La ciudad de las tormentas

Crítica de Roger Koza - La Voz del Interior

En una entrevista para la revista Film Comment, el director inglés Paul Greengrass sentencia: “Realmente pienso que mis cuatro películas recientes –las dos últimas de Bourne, Vuelo 93 y La ciudad de las tormentas– son en algún sentido películas sobre la primera década del siglo XXI. Todas giran en torno a la ascendencia de Bush”.

Greengrass es el mejor director de secuencias de acción en la actualidad. Su entrenamiento como documentalista para la televisión inglesa le ha otorgado un sentido del timing y una capacidad exquisita para escuchar anticipadamente el azar que, puesto al servicio de coreografiar una escena de acción, es capaz de esculpir sobre el caos movimientos colectivos virtuosos. En efecto, los últimos 30 minutos de La ciudad de las tormentas puede verse tanto como una batalla heterodoxa y una magnífica persecución por las calles de Bagdad como un prodigio formal en donde el espacio deviene en entidad dramática.

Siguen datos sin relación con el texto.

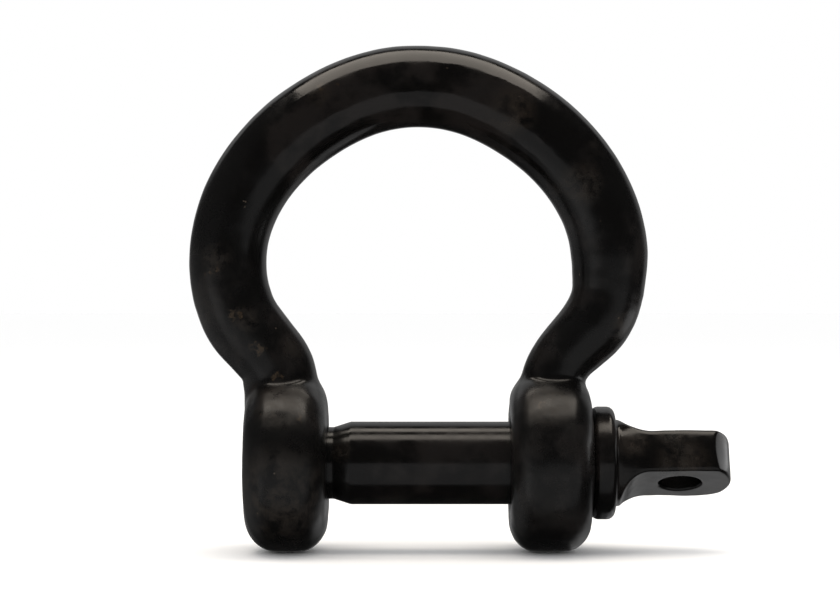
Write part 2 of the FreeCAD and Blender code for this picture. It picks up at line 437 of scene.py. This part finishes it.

La película gira en torno a una mentira política: la existencia de armas de destrucción masiva en Irak. Damon es Roy Miller, un militar de rango encargado de buscar el “Grial” que justifique una invasión. Son los primeros meses en la tierra de Hussein. La película confirma otra sospecha: la expedición “demócrata” al Golfo Pérsico tuvo poco que ver con refrendar los valores cívicos de Jefferson y Whitman. Se trataba, más bien, de controlar las reservas de petróleo y consagrar la hegemonía estadounidense a escala planetaria.

Miller tendrá dudas: “Vine a encontrar armas y salvar vidas, y no hallé nada, y quiero saber por qué”. Al final de su periplo expondrá el candor del buen americano: “¿Qué sucederá la próxima vez cuando pidamos que confíen en nosotros?”. Patrióticamente, los funcionarios, la prensa y la milicia prefirieron imprimir la leyenda; Greengrass pondrá en boca de un lugareño el derecho de los iraquíes a decidir por ellos mismos su destino político.

Pero las buenas intenciones son insuficientes. El semblante de Damon como un Bourne en Bagdad va transfigurándose en un Ryan reencarnado en la tierra de Alá y del petróleo. El agente implacable y trastornado, un síntoma de la época, cambia de piel. Así, el impecable héroe americano regresa, y es precisamente en la salvaguarda de su figura inmaculada en donde se deposita la esperanza de una nación conducida por bandoleros. Una creencia ridícula, tan inverosímil como las armas que sólo existieron en el imaginario perverso de los ideólogos de la Casa Blanca.